Social libraries and circulating libraries were set up by private clubs to provide light reading for subscribing members, while Sunday school libraries and Young Men's Christian Association libraries strove to inculcate values and provide alternatives to unwholesome entertainments.[6]  The first library tax laws, passed in the 1830s, were for school district libraries, which generally consisted of material that was neither accessible to students nor interesting to the public[7].  Yet these school district libraries helped to pave the way by linking libraries with public schools as a responsibility of a civilized community.  Gradually, as the functions of these various private libraries began to merge into the concept of the free town library, libraries were transformed into centers of public service and free education. 

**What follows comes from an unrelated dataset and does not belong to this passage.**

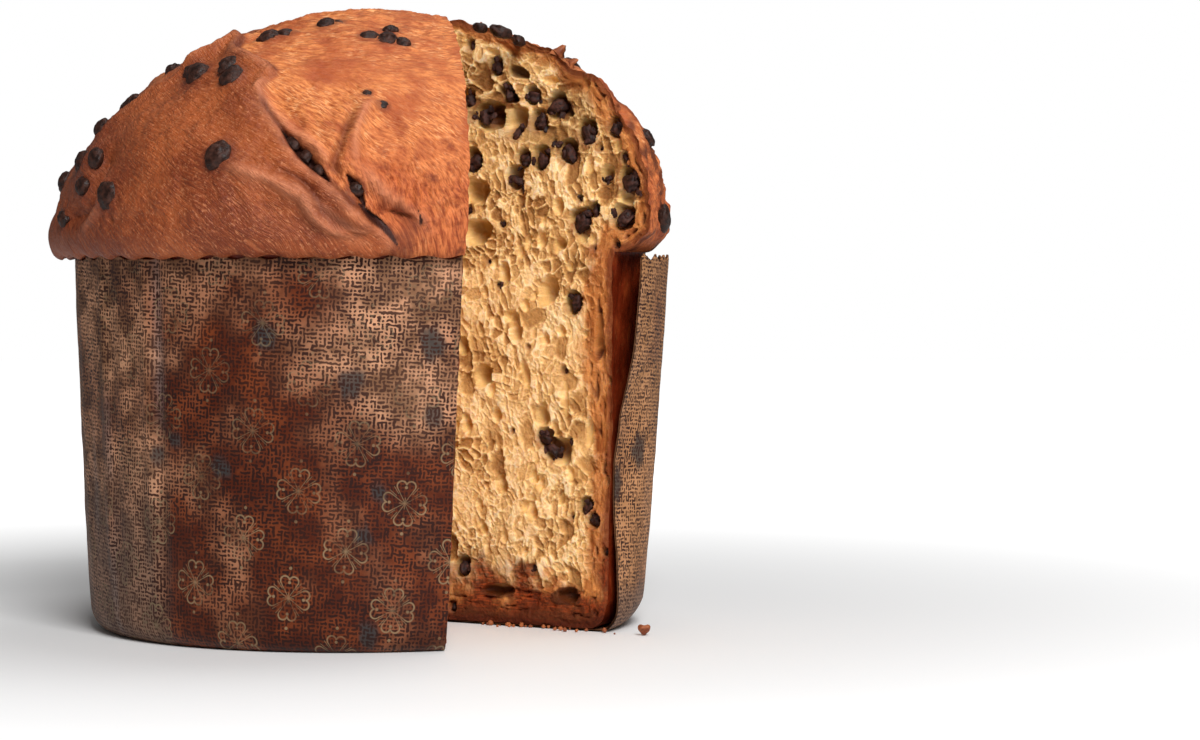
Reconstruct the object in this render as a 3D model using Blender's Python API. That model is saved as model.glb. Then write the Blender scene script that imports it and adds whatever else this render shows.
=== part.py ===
"""A tall sweet loaf with a domed crust, cut once, standing in its own paper baking case.

The loaf is a turned body whose dome swells over the rim of the case. A knife has taken one
wedge out of its front right, so that the crumb shows on two upright faces with bubbles and
chocolate chips. The loaf is one solid, with the chips fused on, and the case is another.
Metres, Z up, and the origin lies on the floor under the middle of the case.
"""
import itertools
import math

import bmesh
import bpy
import numpy as np
from mathutils import Matrix, Vector

MM = 0.001

# Driving dimensions of the loaf
CROWN_RADIUS = 0.0953          # the dome where it is widest, over the rim of the case
CROWN_HEIGHT = 0.190           # the top of the dome above the floor
CROWN_LEVEL = 0.1265           # height at which the dome is widest
CROWN_OFFSET = 0.0017          # how far the dome leans to the left
LIP_LEVEL = 0.1150             # underside of the dome, just over the rim
LOAF_BASE = 0.0008             # underside of the loaf, on the paper base
BASE_CORNER = 0.0080           # height of the rounded corner at the foot
FOLDED_SIDE = (-153, -66, 29)  # columns of the folded front: first and last turn, and how many
CUT_AWAY = (-66, -22, 3)       # columns where the wedge comes out
SMOOTH_SIDE = (-22, 207, 37)   # columns of the rest

# Driving dimensions of the paper case
PAPER = 0.0005                 # thickness of the baking paper
CASE_GAP = 0.0004              # air between the paper and the crust
CASE_FOOT = 0.0780             # radius of the flat base
CASE_HEEL = 0.0840             # radius just over the rounded corner
CASE_RIM = 0.0885              # radius at the rim
RIM_LEVEL = 0.1145             # height of the tips along the rim
SCALLOPS = 54                  # concave bites along the rim
SCALLOP_DEPTH = 0.0020

# The wedge: two upright cuts that meet inside the loaf
APEX = Vector((0.0176, 0.0065))
CUT_LEFT = math.radians(-80.3)     # the way along which the left cut leaves the apex
CUT_RIGHT = math.radians(-30.2)    # the way along which the right cut leaves it
KNIFE_LEAN = 0.04                  # the left cut leans to the right by this much for each metre up
LEAN_LEVEL = 0.070                 # height at which the lean is nothing
CUT_EDGE = 0.100                   # reach at which the cuts have left the loaf
CUT_REACH = 0.120                  # how far the wedge runs out from the apex
CUT_CELL = 0.0062                  # size of a cell of the torn crumb surface
CRUMB_RELIEF = 0.0011              # how far the crumb stands out or in


def soft_noise(points, cell, seed):
    """Smooth noise from about -1 to 1 whose lumps are about one cell wide."""
    table = np.random.default_rng(seed).uniform(-1.0, 1.0, (32, 32, 32))
    grid = np.asarray(points, dtype=float) / cell
    low = np.floor(grid).astype(int)
    part = grid - low
    part = part * part * (3.0 - 2.0 * part)
    total = np.zeros(grid.shape[:-1])
    for corner in itertools.product((0, 1), repeat=3):
        side = np.array(corner)
        weight = np.prod(np.where(side == 1, part, 1.0 - part), axis=-1)
        spot = (low + side) % 32
        total += weight * table[spot[..., 0], spot[..., 1], spot[..., 2]]
    return total


def bell(value, middle, width):
    """A smooth hump of height 1."""
    return np.exp(-((value - middle) / width) ** 2)


def turned_apart(turn, middle):
    """Angle in degrees from the middle, the short way round."""
    return (np.degrees(turn) - middle + 180.0) % 360.0 - 180.0


def case_radius(turn, height):
    """Outside of the paper wall: it widens upwards and bulges where the wedge let it go."""
    up = np.clip(height, 0.0, RIM_LEVEL)
    corner = np.clip(1.0 - up / BASE_CORNER, 0.0, 1.0)
    foot = CASE_FOOT + (CASE_HEEL - CASE_FOOT) * np.sqrt(1.0 - corner ** 2)
    rise = np.clip((up - BASE_CORNER) / (RIM_LEVEL - BASE_CORNER), 0.0, 1.0)
    return foot + (CASE_RIM - CASE_HEEL) * rise ** 0.8


def case_bulge(turn, height):
    """How far the paper has sprung away from the crust near the right cut."""
    share = height / RIM_LEVEL
    away = turned_apart(turn, 8.0)
    spring = (2.6 + 4.0 * share) * bell(away, 0.0, 26.0) * np.clip(share * 14.0, 0.0, 1.0)
    hugged = -4.6 * bell(share, 0.42, 0.27)
    flared = 1.7 / (1.0 + np.exp(-(share - 0.68) * 30.0))
    edge = bell(turned_apart(turn, -20.0), 0.0, 9.0)
    return (spring + (hugged + flared) * edge) * MM


def loaf_side(turn, height):
    """Crust inside the case: it fills the paper, and has shrunk back beside the right cut."""
    pulled = (2.4 + 2.2 * height / 0.1) * bell(turned_apart(turn, -20.0), 0.0, 12.0) * MM
    return case_radius(turn, height) - PAPER - CASE_GAP - pulled


# Places on the dome are a turn round the axis and a bend from the top, in degrees.
# A fold runs through its places: the dough is raised or sunk there, by mm, over a width in mm.
FOLDS = (
    ("torn flap", 3.2, 5.0, ((-136, 44), (-131, 40), (-127, 35))),
    ("left ridge", 2.0, 6.0, ((-139, 50), (-147, 60), (-149, 67), (-146, 76))),
    ("left crease", -2.4, 4.0, ((-141, 76), (-142, 85), (-145, 94), (-149, 104))),
    ("petal crevice", -3.0, 5.0, ((-104, 62), (-100, 69), (-95, 77), (-90, 85), (-83, 95), (-79, 104))),
    ("petal edge", 1.8, 6.5, ((-121, 43), (-112, 53), (-106, 65), (-100, 74), (-94, 84), (-88, 94))),
    ("middle ridge", 2.2, 6.0, ((-86, 63), (-89, 74), (-90, 84), (-87, 92))),
    ("lower fold", 1.5, 6.0, ((-108, 79), (-99, 85), (-93, 91), (-85, 97))),
    ("back crease", -2.6, 6.0, ((150, 40), (128, 60), (118, 78), (112, 98))),
    ("back ridge", 2.4, 8.0, ((162, 45), (140, 64), (131, 82), (126, 100))),
    ("right crease", -2.2, 5.0, ((60, 30), (44, 52), (34, 74), (30, 98))),
    ("right ridge", 2.2, 7.0, ((76, 34), (58, 56), (48, 76), (44, 96))),
    ("rear tear", -2.2, 6.0, ((-172, 42), (-178, 62), (176, 82), (178, 100))),
)
# Single swellings: the place, the height in mm and the width in mm.
SWELLINGS = (
    ("knob by the cut", -17, 40, 2.4, 7.0),
    ("shoulder knob", -18, 53, 2.8, 8.0),
    ("lower knob", -16, 66, 3.2, 9.0),
    ("lip over the cut", -21, 92, 1.6, 13.0),
    ("low left shoulder", -161, 46, -7.5, 42.0),
    ("flat left side", -176, 80, -2.6, 30.0),
    ("smooth petal", -115, 72, 1.4, 26.0),
)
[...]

The report by the U.S. Bureau of Education in 1876 is the most extensive and readily available primary resource on early American public libraries.  With contributions from leaders in the library field such as Poole, Cutter, Winsor and Dewey, along with statistics and historical data on the libraries in the principal cities of the nation, the report provides a thorough overview of public libraries at time of the founding of the American Library Association.  In 1876, the public library movement was still in its infancy.  Most libraries were clustered on the East Coast, especially in Massachusetts (164 public libraries in 1875, or nearly half of all public libraries in the country)[8].  There were no standard professional requirements for librarians, in either academics or experience.  Neither was there any standard scheme of classification; each library had its own method of shelving, sorting, and indexing books.  While the better libraries sorted by subject to some extent, smaller libraries were apt to order books by the accession number, which referred to the date the book entered the collection – or even by a volume's color or size.  Dewey was just introducing his decimal classification system in 1876; over the next decades it would compete for acceptance against dictionary or alphabetical catalog systems and other systematic classification schemes.[9]  In the public libraries of 1876, borrowers were not permitted to wander amid the stacks; children (as well as women, in some places) were not allowed inside libraries at all.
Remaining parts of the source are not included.